Established on campus in 2020 under the leadership of Dr. Benjamin Isaak Gross, assistant professor of political science, the free, non-partisan series offers the public the opportunity to hear from leading scholars, professionals and civic leaders on timely issues impacting American society. For example: the complicated relationship between liberty and equality.

“Liberty and equality are two foundational concepts in American government, but those concepts are not the same,” Gross said. “Sometimes, to preserve one you have to sacrifice or compromise the other – and that tension has always challenged American democracy.” 

French sociologist and political theorist Alexis de Tocqueville – for whom the lecture series was named – was a groundbreaking scholar in this area. While traveling the US to study its prisons in 1831, he became fascinated with American democracy. He published the landmark book, “Democracy in America” in 1835, which History.com considers “one of the most influential books of the 19th century,” that “remains a valuable explanation of America to Europeans and of Americans to themselves.”

“Tocqueville wondered how America was making two things that are often at odds which each other – liberty and equality – work together,” Gross said. “He thought we might be on the path to something, but that it wasn't going to be easy or certain. Still, he saw America as an example that could inform and educate other democratic governments, such as his homeland of France.”

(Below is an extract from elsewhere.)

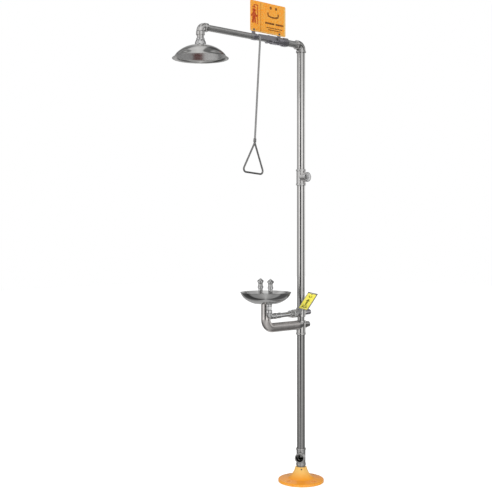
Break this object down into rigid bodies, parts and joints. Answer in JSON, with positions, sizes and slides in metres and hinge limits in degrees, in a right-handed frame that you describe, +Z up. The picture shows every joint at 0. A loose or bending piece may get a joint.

The lecture series invites the general public, as well as students, faculty and staff from across Alabama, to engage with ideas that are important in the founding and continuation of American government. The 2022-23 lectures include topics such as Title IX, authoritarian disinformation, freedom of speech and more.

The 2022-2023 Lecture Schedule includes the following events:

  • Sept. 20: “Restoring the Constitutional Integrity of Title IX,” with Dr. Elizabeth Kaufer Busch, Christopher Newport University
  • Oct. 20: “Disinformation and the Threat to Democracy,” with Dr. Brandon Stewart, Troy University 
  • Nov. 10: “A Discussion of Frederick Douglass's Remarkable 1876 Eulogy of President Lincoln,” Dr. Richard Ruderman, University of North Texas
  • Feb. 2: “What is Political Civility Today?” with Dr. Lee Trepanier, Samford University
  • March 1: “The Inegalitarian Equality of the Declaration of Independence,” with Dr. Emma Rodman, University of Massachusetts, Lowell
  • March 30: “Free Speech on Campus” with Dr. Jonathan Marks, Ursinus College

All lectures are offered virtually, with some hybrid sessions, and are free and open to the public thanks to grants from the Alabama Humanities Alliance and the Jack Miller Center for Teaching America’s Founding Principles and History. High school and university faculty, civic groups and other organizations, as well as the general public, are invited to stream the live virtual lectures through Zoom or attend hybrid events on campus. Past lectures are also accessible through the series’ YouTube channel

For more information, contact Dr. Gross at 256-782-5651 or bgross@jsu.edu. Follow the Tocqueville Lecture Series on Facebook for updates.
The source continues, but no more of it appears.